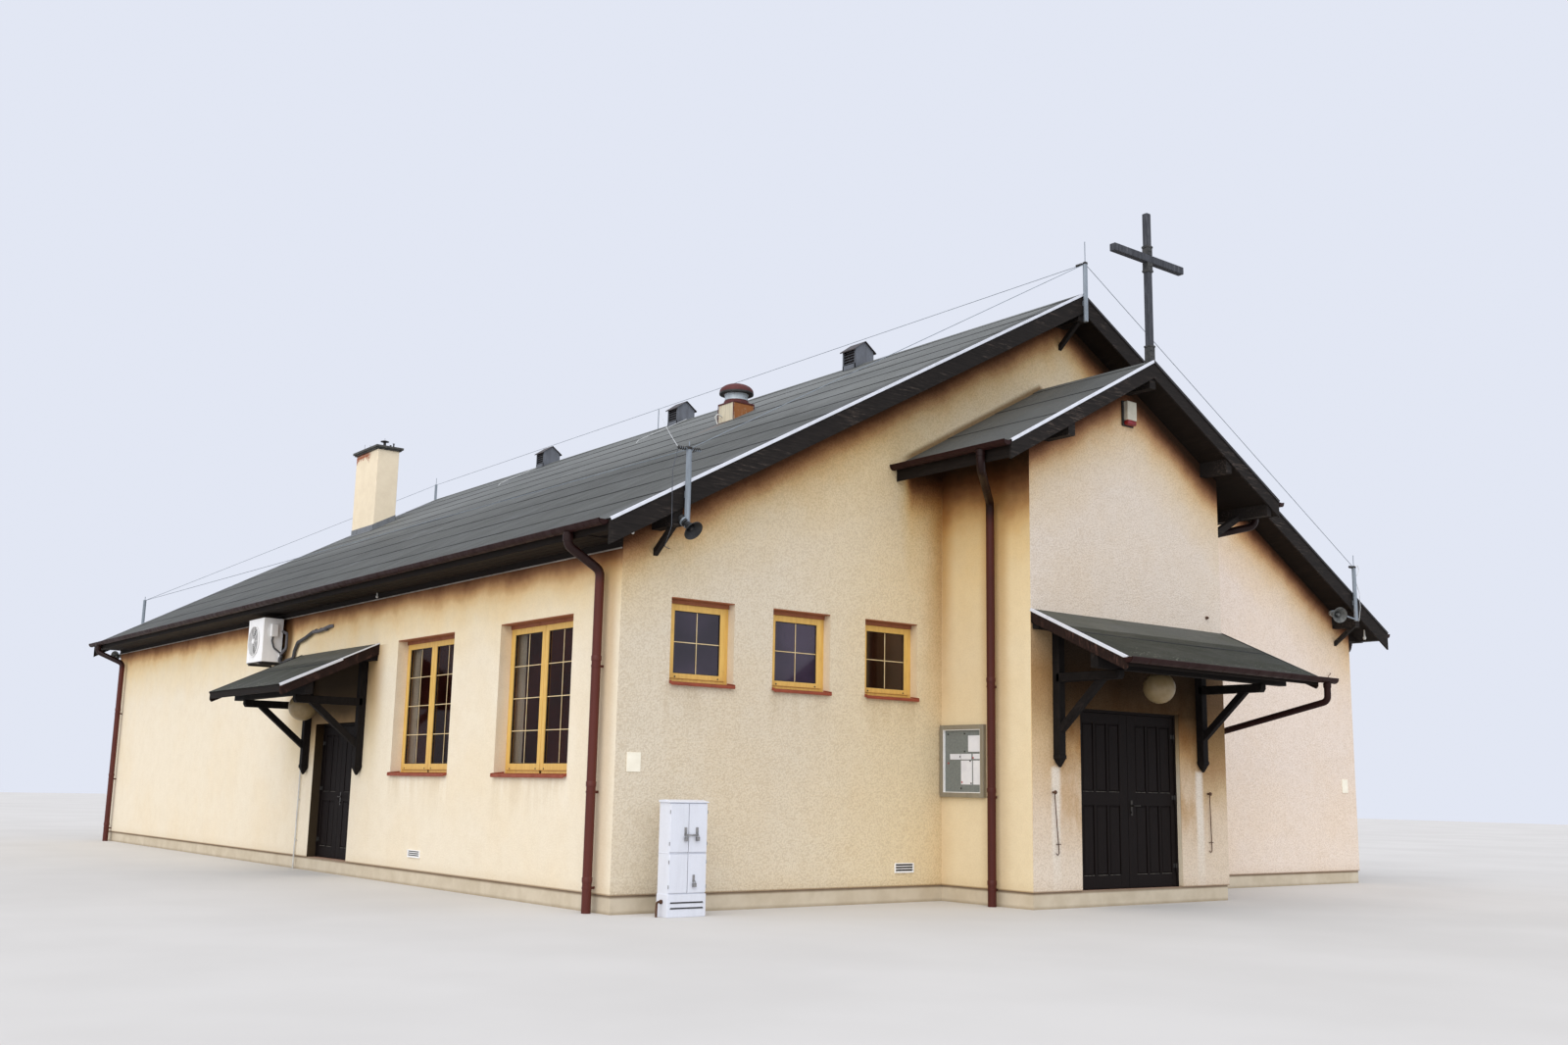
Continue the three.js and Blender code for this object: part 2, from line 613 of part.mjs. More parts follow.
// Two knee brackets and the edge beam that they carry, in the canopy's frame
function canopyBrackets(spec, posts, x0, x1) {
  const fall = (spec.wallZ - spec.edgeZ) / spec.out;
  const half = POST / 2;
  const under = (y) => spec.wallZ + fall * y - spec.slab - GAP;
  const beamOut = spec.armEnd - 20;
  const plateTop = under(-POST);
  const left = x0 + BOARD + GAP;
  const right = x1 - BOARD - GAP;
  const pieces = [
    box(left, -beamOut, spec.armZ + POST - 1, right, -beamOut + POST, under(-beamOut)),
    box(left, -POST, plateTop - POST, right, -GAP, plateTop),
  ];
  for (const x of posts) {
    const top = plateTop - POST + 1;
    pieces.push(box(x - half, -POST, spec.postFoot + POST, x + half, -GAP, top));
    pieces.push(prismX([
      [-POST, spec.postFoot + POST + 1], [-POST / 2, spec.postFoot], [-GAP, spec.postFoot + POST + 1],
    ], x - half, x + half));
    pieces.push(box(x - half, -spec.armEnd, spec.armZ, x + half, -POST / 2, spec.armZ + POST));
    pieces.push(bar([x, -half, spec.braceFoot - 30], [x, -spec.braceHead, spec.armZ + 30], BRACE, [1, 0, 0]));
  }
  return join(...pieces);
}

// Globe lamp hung under a canopy, in the canopy's frame
function globeLamp(spec, x, { out, z, radius }) {
  const rose = 60;
  const fall = (spec.wallZ - spec.edgeZ) / spec.out;
  const under = spec.wallZ - fall * (out + rose) - spec.slab - GAP;
  return join(
    new THREE.SphereGeometry(radius, 16, 12).rotateX(Math.PI / 2).translate(x, -out, z),
    rod([x, -out, z], [x, -out, under], rose / 4, 8),
    rod([x, -out, under - 25], [x, -out, under], rose));
}

const onSide = (geometry) => geometry.applyMatrix4(onLeft).translate(-halfWidth, 0, 0);

function chimney() {
  const { x0, x1, y0, y1, top, capOut, cap } = CHIMNEY;
  const stack = prismY([
    [x0, hallRoofTop(x0) + GAP], [x1, hallRoofTop(x1) + GAP], [x1, top], [x0, top],
  ], y0, y1);
  const slab = box(x0 - capOut, y0 - capOut, top - 1, x1 + capOut, y1 + capOut, top + cap);
  return join(stack, slab);
}

// Cross astride the porch ridge, with a sleeve around its crossing
function cross() {
  const { x, y, top, post: size, armZ, arm, armHeight, armDepth, sleeve, sleeveReach } = CROSS;
  const half = size / 2;
  const seat = porchRidge + GAP;
  const post = prismY([
    [x - half, seat - slope * half], [x, seat], [x + half, seat - slope * half],
    [x + half, top], [x - half, top],
  ], y - half, y + half);
  const arms = box(
    x - arm / 2, y - armDepth / 2, armZ - armHeight / 2, x + arm / 2, y + armDepth / 2, armZ + armHeight / 2);
  const wide = half + sleeve;
  const collar = box(x - wide, y - wide, armZ - sleeveReach, x + wide, y + wide, armZ + sleeveReach);
  return join(post, arms, collar);
}

// Louvred vent astride the hall ridge, under its own small gable roof
function ridgeVent(y) {
  const half = VENT.width / 2;
  const seat = RIDGE + GAP;
  const fall = (VENT.peak - VENT.shoulder) / half;
  const body = prismY([
    [-half, seat - slope * half], [0, seat], [half, seat - slope * half],
    [half, RIDGE + VENT.shoulder - 1], [0, RIDGE + VENT.peak - 1], [-half, RIDGE + VENT.shoulder - 1],
  ], y, y + VENT.length);
  const plate = chevron(
    0, half + VENT.eave, RIDGE + VENT.peak, fall, VENT.plate, y - VENT.eave, y + VENT.length + VENT.eave);
  return join(body, plate);
}

function roofFan() {
  const { x, y, box: side, boxTop, drum, drumTop, cap, top } = FAN;
  const half = side / 2;
  const base = prismY([
    [x - half, hallRoofTop(x - half) + GAP], [x + half, hallRoofTop(x + half) + GAP],
    [x + half, boxTop], [x - half, boxTop],
  ], y - half, y + half);
  const profile = [
    [0, boxTop - 10], [drum, boxTop - 10], [drum, drumTop], [cap, drumTop], [cap * 0.8, top - 70], [0, top],
  ];
  const body = new THREE.LatheGeometry(profile.map(([r, z]) => new THREE.Vector2(r, z)), 20);
  body.rotateX(Math.PI / 2);
  return join(base, body.translate(x, y, 0));
}

// Air conditioner on two wall brackets
function acUnit() {
  const { y0, y1, z0, z1, back, front, arm } = AC;
  const brackets = [y0 + 3 * arm, y1 - 3 * arm].map((y) =>
    box(-halfWidth - front, y - arm / 2, z0 - arm, -halfWidth - GAP, y + arm / 2, z0 + 1));
  return join(box(-halfWidth - front, y0, z0, -halfWidth - back, y1, z1), ...brackets);
}

function meterCabinet() {
  const { x, width, back, front, height, lid } = CABINET;
  const body = box(x + lid / 2, -front + lid / 2, 0, x + width - lid / 2, -back, height - lid);
  return join(body, box(x, -front, height - lid - 1, x + width, -back, height));
}

function noticeboard() {
  const { from, to, z0, z1, thickness } = NOTICEBOARD;
  return box(porchLeft - thickness, -from, z0, porchLeft - GAP, -to, z1);
}

// Curtain drawn to the rear side of a recess in the left wall
function curtain(start) {
  const end = start + TALL_WINDOW.width - 2 * GAP;
  return box(
    -halfWidth + CURTAIN.from, end - CURTAIN.width, CURTAIN.hem,
    -halfWidth + CURTAIN.to, end, TALL_WINDOW.top - GAP);
}

// One mast outside a verge: tube, clamp on the barge board and pointed rod
function mast({ x, foot, top, tip }, y, boardY) {
  const board = hallRoofTop(x) - BOARD_DEPTH / 2;
  const clamp = box(
    x - MAST_CLAMP.width / 2, Math.min(y, boardY), board - MAST_CLAMP.height / 2,
    x + MAST_CLAMP.width / 2, Math.max(y, boardY), board + MAST_CLAMP.height / 2);
  const tube = rod([x, y, foot], [x, y, top], MAST_RADIUS, 8);
  return [tube, rod([x, y, top - MAST_RADIUS], [x, y, tip], ROD_RADIUS, 6), clamp];
}

// The masts, the stay on the ridge, and the wires between their tops, as one body
function lightningConductor() {
  const frontY = -VERGE_OUT - MAST_OFF_BOARD;
  const rearY = rearVerge + MAST_OFF_BOARD;
  const [left, apex, right] = FRONT_MASTS.map(({ x, top }) => [x, frontY, top - WIRE_BELOW_TOP]);
  const [rearLeft, rearApex] = REAR_MASTS.map(({ x, top }) => [x, rearY, top - WIRE_BELOW_TOP]);
  const stay = [0, RIDGE_STAY.y, RIDGE_STAY.top - WIRE_BELOW_TOP];
  const spans = [
    [left, apex], [apex, right], [apex, stay], [stay, rearApex], [rearApex, rearLeft], [left, rearLeft],
  ];
  const stayFoot = [0, RIDGE_STAY.y, RIDGE + GAP + 1];
  const stayRod = rod(stayFoot, [0, RIDGE_STAY.y, RIDGE_STAY.top], 2 * WIRE_RADIUS, 8);
  const half = 2 * MAST_RADIUS;
  const saddle = chevron(
    0, half, RIDGE + GAP + WIRE_RADIUS, slope, WIRE_RADIUS, RIDGE_STAY.y - half, RIDGE_STAY.y + half);
  const { reach, radius } = INSULATOR_BAR;
  const insulators = rod([left[0] - reach, frontY, left[2]], [left[0] + reach, frontY, left[2]], radius, 8);
  return join(
    ...FRONT_MASTS.flatMap((spec) => mast(spec, frontY, -VERGE_OUT - GAP)),
    ...REAR_MASTS.flatMap((spec) => mast(spec, rearY, rearVerge + GAP)),
    saddle, stayRod, insulators, ...spans.map(([from, to]) => rod(from, to, WIRE_RADIUS, 6)));
}

add("ground_slab", groundSlab(), materials.concrete);
add("front_wall_left", frontWallLeft(), materials.render);
add("front_wall_right", gablePart(porchRight, halfWidth, FLOOR, 0, WALL), materials.render);
add("front_gable", gablePart(porchLeft, porchRight, PORCH_ARCH_HEAD, 0, WALL), materials.render);
add("rear_wall", gablePart(-halfWidth, halfWidth, FLOOR, HALL_LENGTH - WALL, HALL_LENGTH), materials.render);
add("left_wall_front", sideWall(-1, WALL, SIDE_DOOR_START, FLOOR, TALL_WINDOW_STARTS), materials.render);
add("left_wall_over_door", sideWall(-1, SIDE_DOOR_START, sideDoorEnd, SIDE_DOOR_HEAD, []), materials.render);
add("left_wall_rear", sideWall(-1, sideDoorEnd, rearFace, FLOOR, []), materials.render);
add("right_wall", sideWall(1, WALL, rearFace, FLOOR, TALL_WINDOW_STARTS), materials.render);
add("porch_left_wall", porchSideWall(-1), materials.render);
add("porch_right_wall", porchSideWall(1), materials.render);
add("porch_gable", porchGable(), materials.render);

add("hall_roof_left", hallRoof(-1), materials.felt);
add("hall_roof_right", hallRoof(1), materials.felt);
add("porch_roof_left", porchRoof(-1), materials.felt);
add("porch_roof_right", porchRoof(1), materials.felt);
add("front_barge_boards", hallVerge(VERGE_OUT), materials.timber);
add("rear_barge_boards", rearVergeTimbers(), materials.timber);
add("porch_barge_boards", porchVergeTimbers(), materials.timber);

for (const [name, side] of [["left", -1], ["right", 1]]) {
  const edge = side * hallReach;
  const trough = gutter(edge, side, HALL_GUTTER_TOP, -VERGE_OUT + BOARD, rearVerge - BOARD);
  add(`${name}_gutter`, trough, materials.copper);
  const front = hallDownpipe(side, HALL_PIPE_INSET.front, HALL_OUTLET_INSET.front);
  const rear = hallDownpipe(
    side, HALL_LENGTH - HALL_PIPE_INSET.rear, HALL_LENGTH - HALL_OUTLET_INSET.rear);
  add(`${name}_front_downpipe`, front, materials.copper);
  add(`${name}_rear_downpipe`, rear, materials.copper);
  add(`porch_${name}_gutter`, porchGutter(side), materials.copper);
}
add("canopy_gutter", canopyGutter(), materials.copper);

SMALL_WINDOW_STARTS.forEach((x, i) =>
  add(`front_window_${i + 1}`, windowUnit(SMALL_WINDOW, 1).translate(x, 0, 0), materials.window));
TALL_WINDOW_STARTS.forEach((y, i) => {
  add(`left_window_${i + 1}`, tallWindow(-1, y), materials.window);
  add(`right_window_${i + 1}`, tallWindow(1, y), materials.window);
  add(`left_window_${i + 1}_curtain`, curtain(y), materials.cloth);
});

add("main_door_frame", mainDoorPlace(doorFrame(DOOR_WIDTH, DOOR_HEAD)), materials.door);
add("main_door_left", mainDoorPlace(doorLeaf(DOOR_WIDTH, DOOR_HEAD, false)), materials.door);
add("main_door_right", mainDoorPlace(doorLeaf(DOOR_WIDTH, DOOR_HEAD, true)), materials.door);
add("side_door_frame", sideDoorPlace(doorFrame(SIDE_DOOR_WIDTH, SIDE_DOOR_HEAD)), materials.door);
add("side_door_rear", sideDoorPlace(doorLeaf(SIDE_DOOR_WIDTH, SIDE_DOOR_HEAD, false)), materials.door);
add("side_door_front", sideDoorPlace(doorLeaf(SIDE_DOOR_WIDTH, SIDE_DOOR_HEAD, true)), materials.door);

const beforePorch = (geometry) => geometry.translate(0, -PORCH_DEPTH, 0);
add("main_canopy_roof", beforePorch(canopyRoof(CANOPY, porchLeft, porchRight)), materials.felt);
add("main_canopy_brackets",
  beforePorch(canopyBrackets(CANOPY, MAIN_POSTS, porchLeft, porchRight)), materials.timber);
add("main_lamp", beforePorch(globeLamp(CANOPY, DOOR_CENTRE, MAIN_LAMP)), materials.opal);
const sideStart = -SIDE_CANOPY_END;
const sideEnd = -SIDE_CANOPY_START;
add("side_canopy_roof", onSide(canopyRoof(SIDE_CANOPY, sideStart, sideEnd)), materials.felt);
add("side_canopy_brackets",
  onSide(canopyBrackets(SIDE_CANOPY, SIDE_POSTS.map((y) => -y), sideStart, sideEnd)), materials.timber);
add("side_lamp",
  onSide(globeLamp(SIDE_CANOPY, -SIDE_DOOR_START - SIDE_DOOR_WIDTH / 2, SIDE_LAMP)), materials.opal);

add("chimney", chimney(), materials.render);
add("cross", cross(), materials.timber);
VENT_STARTS.forEach((y, i) => add(`ridge_vent_${i + 1}`, ridgeVent(y), materials.zinc));
add("roof_fan", roofFan(), materials.zinc);
add("ac_unit", acUnit(), materials.white);
add("meter_cabinet", meterCabinet(), materials.white);
add("noticeboard", noticeboard(), materials.zinc);
add("lightning_conductor", lightningConductor(), materials.zinc);

const reachLeft = halfWidth + SIDE_CANOPY.out;
const reachRight = hallReach + GAP + 2 * GUTTER_RADIUS;
const reachFront = PORCH_DEPTH + CANOPY.out + GAP + 2 * GUTTER_RADIUS;
const reachRear = rearVerge + MAST_OFF_BOARD + MAST_RADIUS;
church.position.set((reachLeft - reachRight) / 2, (reachFront - reachRear) / 2, 0);

export default church;
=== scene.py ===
# Looks of the church hall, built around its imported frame.
# Measures are metres in the building's own axes: x from the ridge line, y from the face of the front
# gable wall towards the rear, z from the ground. Shape.finish and Material.position shift them into
# the frame's axes, so every mesh keeps its place in its own coordinates.
import math
import random

import bmesh
import bpy
from mathutils import Matrix, Vector


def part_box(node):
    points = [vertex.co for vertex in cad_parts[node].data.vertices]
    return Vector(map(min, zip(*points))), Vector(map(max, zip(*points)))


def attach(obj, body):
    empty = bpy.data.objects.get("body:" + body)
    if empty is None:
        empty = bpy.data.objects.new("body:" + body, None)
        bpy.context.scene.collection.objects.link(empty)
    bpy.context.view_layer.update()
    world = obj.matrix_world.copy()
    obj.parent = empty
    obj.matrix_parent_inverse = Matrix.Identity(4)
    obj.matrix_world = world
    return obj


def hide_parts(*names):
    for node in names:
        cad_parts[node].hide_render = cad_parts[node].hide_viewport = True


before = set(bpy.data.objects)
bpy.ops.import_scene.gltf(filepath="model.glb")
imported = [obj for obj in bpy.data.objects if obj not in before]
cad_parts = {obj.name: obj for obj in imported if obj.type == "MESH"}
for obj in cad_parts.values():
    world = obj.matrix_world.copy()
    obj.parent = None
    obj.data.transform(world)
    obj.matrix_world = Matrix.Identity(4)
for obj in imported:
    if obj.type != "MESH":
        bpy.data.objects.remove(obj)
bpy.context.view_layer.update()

ORIGIN = Vector((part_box("hall_roof_left")[1].x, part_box("front_gable")[0].y, 0.0))


def local_box(node):
    """Lowest and highest corner of a CAD node in the building's own axes."""
    low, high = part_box(node)
    return low - ORIGIN, high - ORIGIN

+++

WHAT IS NEEDED → Pull out every line from the one with "points = [vertex.co" to the end of the listing, and output only those.

SOLUTION FOR THIS PROBLEM →
    points = [vertex.co for vertex in cad_parts[node].data.vertices]
    return Vector(map(min, zip(*points))), Vector(map(max, zip(*points)))


def attach(obj, body):
    empty = bpy.data.objects.get("body:" + body)
    if empty is None:
        empty = bpy.data.objects.new("body:" + body, None)
        bpy.context.scene.collection.objects.link(empty)
    bpy.context.view_layer.update()
    world = obj.matrix_world.copy()
    obj.parent = empty
    obj.matrix_parent_inverse = Matrix.Identity(4)
    obj.matrix_world = world
    return obj


def hide_parts(*names):
    for node in names:
        cad_parts[node].hide_render = cad_parts[node].hide_viewport = True


before = set(bpy.data.objects)
bpy.ops.import_scene.gltf(filepath="model.glb")
imported = [obj for obj in bpy.data.objects if obj not in before]
cad_parts = {obj.name: obj for obj in imported if obj.type == "MESH"}
for obj in cad_parts.values():
    world = obj.matrix_world.copy()
    obj.parent = None
    obj.data.transform(world)
    obj.matrix_world = Matrix.Identity(4)
for obj in imported:
    if obj.type != "MESH":
        bpy.data.objects.remove(obj)
bpy.context.view_layer.update()

ORIGIN = Vector((part_box("hall_roof_left")[1].x, part_box("front_gable")[0].y, 0.0))


def local_box(node):
    """Lowest and highest corner of a CAD node in the building's own axes."""
    low, high = part_box(node)
    return low - ORIGIN, high - ORIGIN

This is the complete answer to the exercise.